Running your finger across the crack can give you a useful first indication. Microcrazing is likely to feel surface-level, with the shell feeling solid underneath. A structural crack often has some flex or movement around it, and you may notice moisture or staining in the area even when the tub is empty.
What Causes Hot Tub Spider Cracks
Spider cracks can develop for several reasons, including prolonged UV and heat exposure, concentrated chemical contact, physical impact, structural stress, and, in some cases, manufacturing defects.
One of the biggest chemical risks is a floating chlorinator or brominator resting against the shell. Floating dispensers can become trapped in one area, causing over-sanitization, chemical burns, discoloration, surface blistering, and other shell damage, and aren’t usually covered under warranty.
DIY Hot Tub Shell Crack Repair
For cosmetic microcrazing, a gloss restorer can minimize the appearance, and professional resurfacing is an option if it’s widespread. For small structural cracks or chips, a DIY repair can do the job if the damage is limited and you’re comfortable working with adhesives.
Plast-Aid Multi-Purpose Repair Compound is the most widely recommended DIY option for acrylic shell repairs. It bonds chemically to acrylic rather than just sitting on top of it, and it can be wet-sanded and buffed once cured. The repair won’t be invisible, but it will be solid and waterproof.
3M Marine Adhesive Sealant 5200 works well near fittings or in areas that need a flexible, waterproof bond. It’s a practical option for slowing a slow leak while you plan a more permanent fix.
For cracks that penetrate through to the backing material, a fiberglass patch applied from the equipment bay side may be needed alongside the surface repair.

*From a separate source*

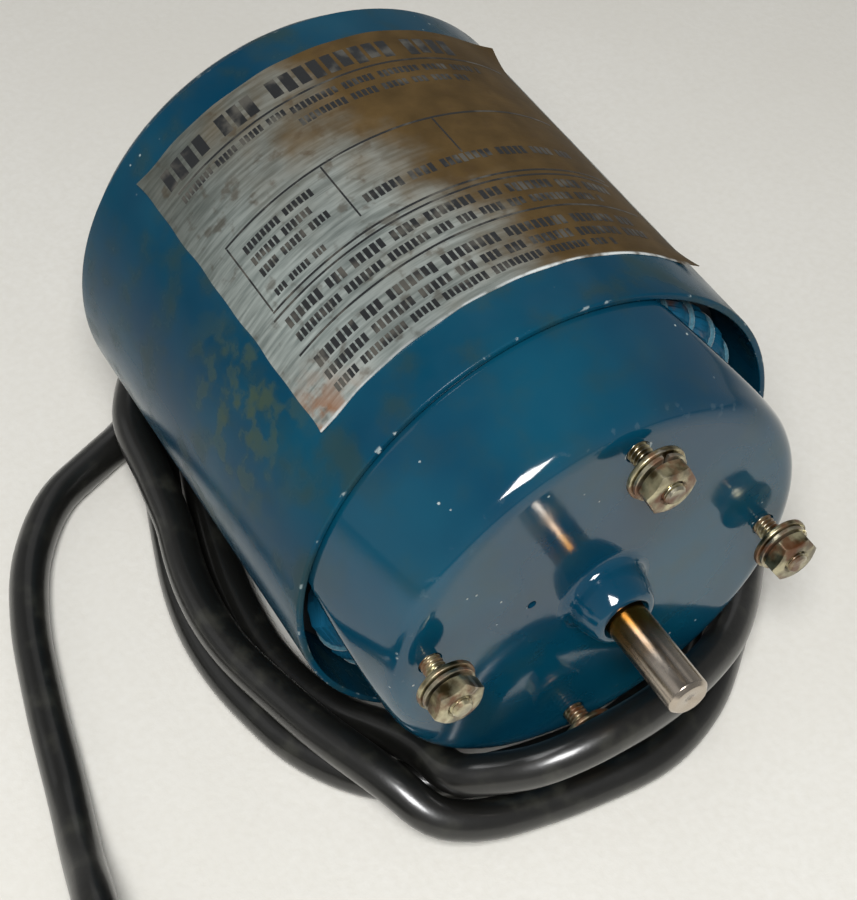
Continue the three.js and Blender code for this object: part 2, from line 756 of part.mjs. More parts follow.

One honest note is that while DIY crack repair may stop leaks and stabilize damage effectively, it rarely looks factory-fresh. If the repair’s appearance matters a lot to you, or if the crack is in a structurally significant area, getting a professional spa resurfacer to assess it first is a worthwhile step before going the DIY route.
Hot Tub Shell Protectants and Covers Worth the Investment
Polish and Wax Products
Once your shell is clean, a protective coating can make ongoing maintenance noticeably easier.
Leisure Time Fast Gloss is one of the most commonly used options in the spa community. Applied to a clean, dry shell every six months or so, it adds a thin protective layer that makes the surface easier to wipe down and gives aging acrylic a renewed sheen.
It won’t reverse significant fading or fill in microcrazing, but for ongoing protection and easier cleaning, many long-term owners find it worthwhile.
Hot Tub Covers
A well-fitting spa cover is arguably the most important piece of ongoing shell protection you can invest in. UV exposure fades acrylic finishes and oxidizes fiberglass gel coats over time. Debris causes scratching. A waterlogged cover that doesn’t sit flat can place stress on the shell edges and contribute to cracking over time.
Look for a cover with at least a four-inch taper and a marine-grade vinyl exterior. When the foam core starts to waterlog and the cover becomes noticeably heavier than it used to be, it’s time to replace it.
Seasonal Hot Tub Shell Maintenance Checklist
- Spring is a natural time for a full drain, purge, and deep shell clean. Inspect the empty shell carefully, apply a gloss protectant, and thoroughly balance your chemistry after refilling.
- Summer brings heavier use and more sunscreen residue. Wiping the shell down after each use becomes more important, and keeping the cover on when the tub isn’t in use limits UV exposure to the shell surface.
- Fall is a good checkpoint before cold weather sets in. Drain, inspect, and confirm the cover is in good shape. Address any cracks or damage before winter adds temperature stress to the equation.
- Winter calls for careful water chemistry maintenance if you’re running the tub through cold months. If winterizing, drain completely and follow your manufacturer’s guidelines precisely. Draining an acrylic tub in freezing temperatures is not recommended, as the thermal shock to a cold, dry shell can contribute to cracking.
Frequently Asked Questions
What materials are commonly used for hot tub shells?
Hot tub shells are typically made from materials such as acrylic, fiberglass, or rotomolded plastic.
Each material has its own maintenance requirements, so understanding the type your hot tub is made from is crucial for proper care.
How often should I clean my hot tub shell?
You should clean your hot tub shell regularly, ideally every 1 to 3 months, depending on usage.
Routine maintenance includes wiping down the surface and removing any debris to prevent buildup.
What can I do to prevent stains on my hot tub shell?
To prevent stains, always rinse off any lotions, oils, or cosmetics before entering the hot tub, and use a cover when the hot tub is not in use.
Additionally, use appropriate cleaning products that won’t damage your shell material.
How can I check for cracks in my hot tub shell?
Regularly inspect your hot tub shell during cleaning.
Look for visible cracks or areas of discoloration.
If you find any cracks, it’s important to address them quickly, as they can lead to further damage or leaks.
What protective measures can I implement for my hot tub shell?
To protect your hot tub shell, use a high-quality cover when not in use, avoid harsh chemicals that can cause damage, and consider applying a protective wax designed specifically for hot tub surfaces.